Find the string "nodes" and gather every line that holds it.

---------------

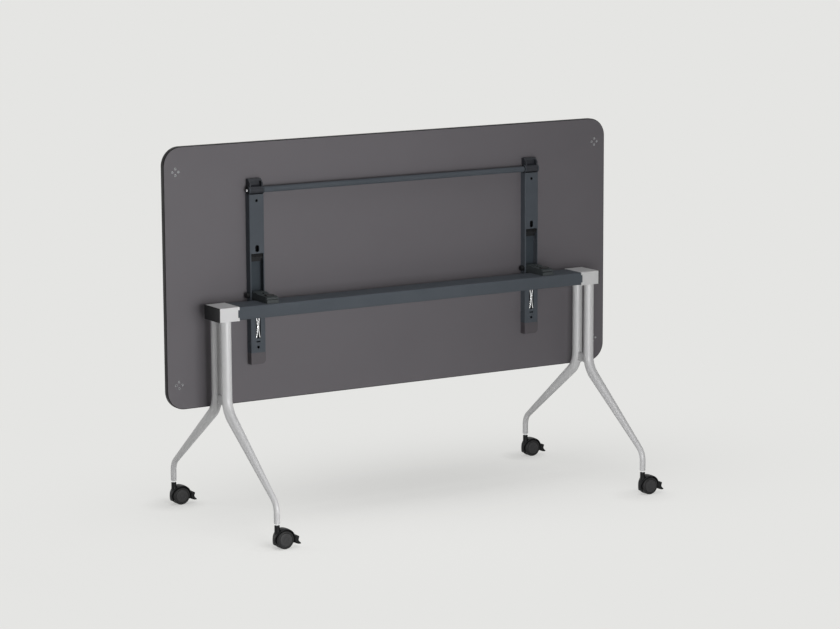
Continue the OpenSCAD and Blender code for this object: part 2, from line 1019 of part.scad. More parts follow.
module at_foot(side, end) {
    translate([(side == "left" ? -1 : 1) * leg_x, (end == "front" ? -1 : 1) * foot_y, 0])
        children();
}

// The sector of the hood seen from the side, from its rear end over the top to its front end
module hood_sector() {
    reach = 3 * hood_outer;
    rear_angle = -12;
    front_angle = 205;
    steps = 5;
    polygon([
        [0, 0],
        for (i = [0:steps])
            let (a = rear_angle + (front_angle - rear_angle) * i / steps)
                reach * [cos(a), sin(a)]
    ]);
}

module hood() {
    translate_axle = [wheel_trail, wheel_radius];
    nose = wheel_trail - hood_outer;
    difference() {
        union() {
            intersection() {
                along_y(-hood_half, hood_half)
                    translate(translate_axle)
                        intersection() {
                            difference() {
                                circle(r = hood_outer, $fn = 96);
                                circle(r = hood_inner, $fn = 96);
                            }
                            hood_sector();
                        }
                linear_extrude(2 * hood_outer + wheel_radius)
                    polygon([
                        [nose - cut, -6],
                        [nose + 4, -10],
                        [8, -hood_half],
                        [wheel_trail + 2 * hood_outer, -hood_half],
                        [wheel_trail + 2 * hood_outer, hood_half],
                        [8, hood_half],
                        [nose + 4, 10],
                        [nose - cut, 6]
                    ]);
            }
            along_y(-fork_half, fork_half) {
                translate(translate_axle) {
                    intersection() {
                        circle(r = hood_inner + cut);
                        hood_sector();
                    }
                    circle(r = axle_radius + 4);
                }
                translate(pedal_pivot)
                    circle(r = 5);
                polygon([
                    translate_axle,
                    pedal_pivot + [0, 5],
                    pedal_pivot - [0, 5],
                    translate_axle - [0, axle_radius + 4]
                ]);
            }
            translate([0, 0, housing_top - 34])
                cylinder(r = housing_radius, h = 34);
        }
        for (m = [0, 1])
            mirror([0, m, 0])
                translate([wheel_trail, 0, wheel_radius])
                    y_cylinder(hood_inner - 0.2, fork_half, 2 * hood_half);
        translate([0, 0, stem_bottom - moving_gap])
            cylinder(r = stem_radius + running_gap, h = housing_top);
        translate([wheel_trail, 0, wheel_radius])
            y_cylinder(axle_radius + running_gap, -wheel_outer, wheel_outer);
        translate([pedal_pivot[0], 0, pedal_pivot[1]])
            y_cylinder(pedal_pin_radius + running_gap, -wheel_outer, wheel_outer);
        translate([pedal_pivot[0] - 5, -2.4, 0])
            cube([2 * hood_outer, 4.8, pedal_pivot[1] + 8]);
    }
}

module axle() {
    translate([wheel_trail, 0, wheel_radius])
        y_cylinder(axle_radius, 0.3 - wheel_inner - axle_bore_depth, wheel_inner + axle_bore_depth - 0.3);
}

// Half section of a wheel: radius outwards, width from its inner face
module wheel_section() {
    shoulder = 5;
    difference() {
        union() {
            square([wheel_radius, wheel_width - shoulder]);
            square([wheel_radius - shoulder, wheel_width]);
            translate([wheel_radius - shoulder, wheel_width - shoulder])
                circle(r = shoulder);
        }
        square([axle_radius + running_gap, axle_bore_depth]);
        translate([disc_radius, wheel_width - 1])
            square([0.8, 2 * cut]);
    }
}

module wheel(end) {
    translate([wheel_trail, 0, wheel_radius])
        mirror([0, end == "front" ? 1 : 0, 0])
            translate([0, wheel_inner, 0])
                rotate([-90, 0, 0])
                    rotate_extrude($fn = 96)
                        intersection() {
                            wheel_section();
                            square([wheel_radius, wheel_width]);
                        }
}

// Pedal: a tongue in the fork of the hood and a crescent paddle for the toe
module pedal() {
    paddle_half = 13;
    root = wheel_trail + hood_outer + 1;
    along_y(-2.1, 2.1) {
        translate(pedal_pivot)
            circle(r = 4);
        polygon([
            pedal_pivot + [0, 4],
            pedal_pivot - [0, 4],
            [root + 4, pedal_pivot[1] - 4],
            [root + 4, pedal_pivot[1] + 5]
        ]);
    }
    translate([pedal_pivot[0], 0, pedal_pivot[1]])
        y_cylinder(pedal_pin_radius, -fork_half, fork_half);
    along_y(-paddle_half, paddle_half)
        difference() {
            polygon([
                [root + 1, pedal_pivot[1] + 2],
                [root + 2, pedal_pivot[1] + 14],
                [root + 5, pedal_pivot[1] + 17],
                [root + 9, pedal_pivot[1] + 17],
                [root + 12, pedal_pivot[1] + 14],
                [root + 18, pedal_pivot[1] - 7],
                [root + 12, pedal_pivot[1] - 8],
                [root + 3, pedal_pivot[1] - 5]
            ]);
            translate([root + 19.5, pedal_pivot[1] + 6])
                circle(r = 9);
        }
}

module castor_piece(piece) {
    if (piece == "hood") color(black) hood();
    if (piece == "axle") color(plated) axle();
    if (piece == "wheel_front") color(black) wheel("front");
    if (piece == "wheel_rear") color(black) wheel("rear");
    if (piece == "pedal") color(black) pedal();
}

module castor(side, end, piece) {
    at_foot(side, end)
        castor_piece(piece);
}

beam();
color(silver) to_side("left") head();  // head_left
color(silver) head();  // head_right
color(black) to_side("left") head_cap();  // head_cap_left
color(black) head_cap();  // head_cap_right
leg("left", "front");  // leg_left_front
leg("left", "rear");  // leg_left_rear
leg("right", "front");  // leg_right_front
leg("right", "rear");  // leg_right_rear
leg_spacers();
head_bolts();
stem_sockets();
castor_stems();
on_rail("left") color(black) bracket();  // bracket_left
on_rail("right") color(black) bracket();  // bracket_right
bracket_bolts();
bracket_bumpers();
hinge_pins();
hinge_bushes();
hinge_bosses();
top_core();
worktop_laminate();
underside_laminate();
edge_band();
linking_sleeves();
on_rail("left") color(anthracite) rail();  // rail_left
on_rail("right") color(anthracite) rail();  // rail_right
on_rail("left") color(anthracite) base_plate();  // base_plate_left
on_rail("right") color(anthracite) base_plate();  // base_plate_right
rail_end_caps();
rail_screws();
hold_up_springs();
release_rod();
on_rail("left") at_rod() color(black) release_lever();  // release_lever_left
on_rail("right") at_rod() color(black) release_lever();  // release_lever_right
rod_bushes();
rod_end_washers();
rod_end_screws();
on_rail("left") color(black) latch();  // latch_left
on_rail("right") color(black) latch();  // latch_right
castor("left", "front", "hood");  // castor_left_front_hood
castor("left", "front", "axle");  // castor_left_front_axle
castor("left", "front", "wheel_front");  // castor_left_front_wheel_front
castor("left", "front", "wheel_rear");  // castor_left_front_wheel_rear
castor("left", "front", "pedal");  // castor_left_front_pedal
castor("left", "rear", "hood");  // castor_left_rear_hood
castor("left", "rear", "axle");  // castor_left_rear_axle
castor("left", "rear", "wheel_front");  // castor_left_rear_wheel_front
castor("left", "rear", "wheel_rear");  // castor_left_rear_wheel_rear
castor("left", "rear", "pedal");  // castor_left_rear_pedal
castor("right", "front", "hood");  // castor_right_front_hood
castor("right", "front", "axle");  // castor_right_front_axle
castor("right", "front", "wheel_front");  // castor_right_front_wheel_front
castor("right", "front", "wheel_rear");  // castor_right_front_wheel_rear
castor("right", "front", "pedal");  // castor_right_front_pedal
castor("right", "rear", "hood");  // castor_right_rear_hood
castor("right", "rear", "axle");  // castor_right_rear_axle
castor("right", "rear", "wheel_front");  // castor_right_rear_wheel_front
castor("right", "rear", "wheel_rear");  // castor_right_rear_wheel_rear
castor("right", "rear", "pedal");  // castor_right_rear_pedal
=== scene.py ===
# %% [markdown]
# # A flip-top conference table
# The table is tipped up for storage, so what shows is the works: a dark laminated top, two folded
# steel rails with their latches, a coated beam between two silver heads, and four bent legs on
# castors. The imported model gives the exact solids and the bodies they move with. The cells below
# dress it: a finish for every part, and finer shapes where the real part has softer or richer
# forms.

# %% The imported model
import json

import bmesh
import bpy
import numpy as np
from mathutils import Matrix, Vector


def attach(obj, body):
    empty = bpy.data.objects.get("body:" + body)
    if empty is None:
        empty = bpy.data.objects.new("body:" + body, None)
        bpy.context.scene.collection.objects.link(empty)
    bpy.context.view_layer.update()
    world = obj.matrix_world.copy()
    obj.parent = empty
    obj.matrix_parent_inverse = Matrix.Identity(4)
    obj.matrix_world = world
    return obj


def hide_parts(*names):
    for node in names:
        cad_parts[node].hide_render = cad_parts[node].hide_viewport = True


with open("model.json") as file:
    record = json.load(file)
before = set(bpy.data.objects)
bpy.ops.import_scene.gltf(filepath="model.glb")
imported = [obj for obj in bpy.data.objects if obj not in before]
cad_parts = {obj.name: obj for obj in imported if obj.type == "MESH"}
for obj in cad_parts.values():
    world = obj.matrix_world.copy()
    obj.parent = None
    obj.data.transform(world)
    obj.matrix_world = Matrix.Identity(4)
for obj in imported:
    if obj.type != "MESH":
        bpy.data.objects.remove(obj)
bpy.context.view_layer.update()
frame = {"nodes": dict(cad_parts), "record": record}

nodes = frame["nodes"]

# %% [markdown]
# ## The camera
# The photograph was taken with a long lens from the table's left, a little above it. Fitting the
# table's straight edges gave the lens and the place, and those numbers are used as they are.

# %% Camera
MM = 0.001
PICTURE_WIDTH = 840
FOCAL_PIXELS = 2921.963
SENSOR_WIDTH = 36.0
CAMERA_PLACE = np.array([-4654.96, -7701.19, 2119.35]) * MM
AZIMUTH, ELEVATION, ROLL = np.radians([-31.375, 9.631, -0.263])


def camera_axes(azimuth, elevation, roll):
    """Columns right, up and back: back points from the object to the camera, right is level with
    the floor before the roll turns right and up round back."""
    back = np.array([np.sin(azimuth) * np.cos(elevation), -np.cos(azimuth) * np.cos(elevation),
                     np.sin(elevation)])
    level = np.cross(-back, [0.0, 0.0, 1.0])
    level /= np.linalg.norm(level)
    lift = np.cross(level, -back)
    right = level * np.cos(roll) + lift * np.sin(roll)
    up = -level * np.sin(roll) + lift * np.cos(roll)
    return np.column_stack([right, up, back])


camera_data = bpy.data.cameras.new("camera")
camera_data.sensor_width = SENSOR_WIDTH
camera_data.lens = FOCAL_PIXELS / PICTURE_WIDTH * SENSOR_WIDTH
camera_data.clip_end = 200.0
camera = bpy.data.objects.new("camera", camera_data)
placing = Matrix(camera_axes(AZIMUTH, ELEVATION, ROLL).tolist()).to_4x4()
placing.translation = Vector(CAMERA_PLACE)
camera.matrix_world = placing
bpy.context.scene.collection.objects.link(camera)
bpy.context.scene.camera = camera
print("lens", round(camera_data.lens, 2), "mm")

# %% [markdown]
# ## Making a finish
# A finish is a small graph of nodes. One function adds a node with its settings and links, and one
# turns a colour as it is read off a screen into the linear value that light works with.

# %% Colours and nodes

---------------

**Task response**:
frame = {"nodes": dict(cad_parts), "record": record}
nodes = frame["nodes"]
# A finish is a small graph of nodes. One function adds a node with its settings and links, and one
# %% Colours and nodes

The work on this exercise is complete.